New Challenge to the Bird-Dinosaur Link
In the Liaoning Province of The People’s Republic of China, researchers are combing an extremely rich fossil site, the Yixian Formation. It contains remarkably well-preserved remains of plants, insects, invertebrates, fish, amphibians, reptiles, birds, mammals, and dinosaurs.1 Arguably, the most interesting fossils from the site are theropod dinosaurs–-some of which have been interpreted as bearing feathers.2-3 These specimens have been touted by evolutionary biologists as key transitional intermediates linking birds to dinosaurs.
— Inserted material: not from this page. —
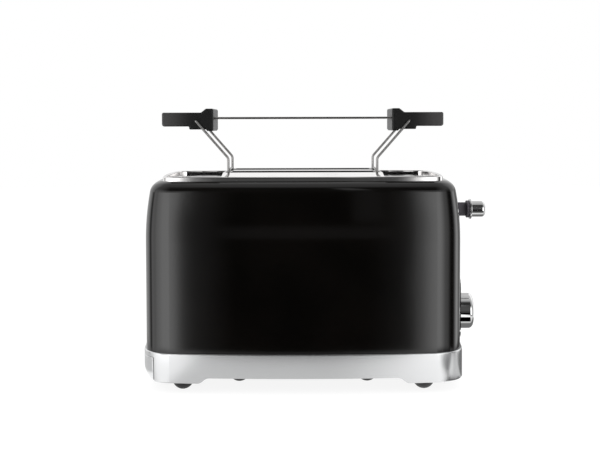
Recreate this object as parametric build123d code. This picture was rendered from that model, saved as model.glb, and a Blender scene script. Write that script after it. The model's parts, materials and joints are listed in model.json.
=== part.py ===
from build123d import *
import math
import os

# A two-slot bread toaster with a detachable bun rack, as separate pieces in millimetres.
# +Z is up, +X points to the lever end and -Y to the front. The pieces are drawn about the middle
# of the case and written about the bottom centre of the box round the whole object.

os.makedirs("parts", exist_ok=True)

# Clearances and fits
seam = 0.4
slide_gap = 0.3
running_gap = 0.05
touch_gap = 0.02
past_face = 1.0

# Bread slots, from which the length and the depth of the case are built up
slot_spacing = 57.0
slot_width = 34.0
slot_half_length = 74.0
slot_corner = 6.0

# Case seen from above: four bowed sides joined by round corners
front_bow_radius = 1200.0
end_bow_radius = 500.0
corner_radius = 28.0
case_beside_chassis = 12.5
case_past_board = 18.5

# Case seen from the side: upright, then a slow taper, then the shoulder up to the flat top
case_above_lever = 31.8
taper_height = 56.0
taper_radius = 250.0
shoulder_radius = 12.0
shell_wall = 0.8
shell_flange = 6.0
shell_lap = 4.0

# Skirt round the foot of the case
skirt_bottom_z = 10.6
skirt_top_z = 38.2
skirt_proud = 2.0
skirt_seat = 1.4
skirt_round = 1.0
arch_height = 5.4
arch_half_flat = 86.0
arch_end_run = 13.0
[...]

The initial dating of the The Yixian Formation seemed to support that possibility. Using the method called biostratigraphic correlation, scientists identified the fossils as late Jurassic (more than 135 million years old), making the “feathered” theropod dinosaurs contemporary with and thus a possible progenitor of archeopteryx, the oldest true bird. (This dating technique uses index fossils to estimate the age of one formation by comparing it with a formation of known age that contains the same index fossils.)4
Because of its importance, several research teams have focused with more robust and demanding methodologies on the dating of the Yixian Formation. Two recent studies used a radiometric dating technique, 40Ar-39Ar. Each study measured the age of the Yixian Formation to be between 121 and 125 million years old.5-6
These new dates place the Yixian Formation within the early Cretaceous period, making archeopteryx at least 20 million years older than the so-called “intermediates” leading up to it. The theropods from the Yixian Formation, like all theropods, now fall within the “temporal paradox.” That is, all theropods, despite their declared status as progenitors of birds, show up in the fossil record well after the first appearance of birds.7
Order of appearance in the fossil record remains important in establishing the validity of the evolutionary paradigm. Thus, the re-dating of the Yixian Formation has profound implications. It significantly weakens the theropod dinosaur-to-bird connection and renders the origin of birds unaccounted for by the evolutionary model.
Endnotes
- Paul M. Barrett, “Evolutionary Consequences of Dating the Yixian Formation,” Trends in Ecology and Evolution, 15 (2000): 99-103.
- P-J Chen et al ., “An Exceptionally Well-Preserved Theropod Dinosaur from the Yixian Formation of China,” Nature, 391 (1998): 147-152.
- Q. Ji et al ., “Two Feathered Dinosaurs from Northeastern China,” Nature, 393 (1998): 753-761.
- Barrett, 99-103.
- Barrett, 99-103.
- Carl C. Swisher III, et al., “Cretaceous Age For the Feathered Dinosaurs of Liaoning, China,” Nature, 400 (1999): 58-61.
- Alan Feduccia, The Origin and Evolution of Birds , 2nd edition (New Haven: Yale University Press, 1999): 382.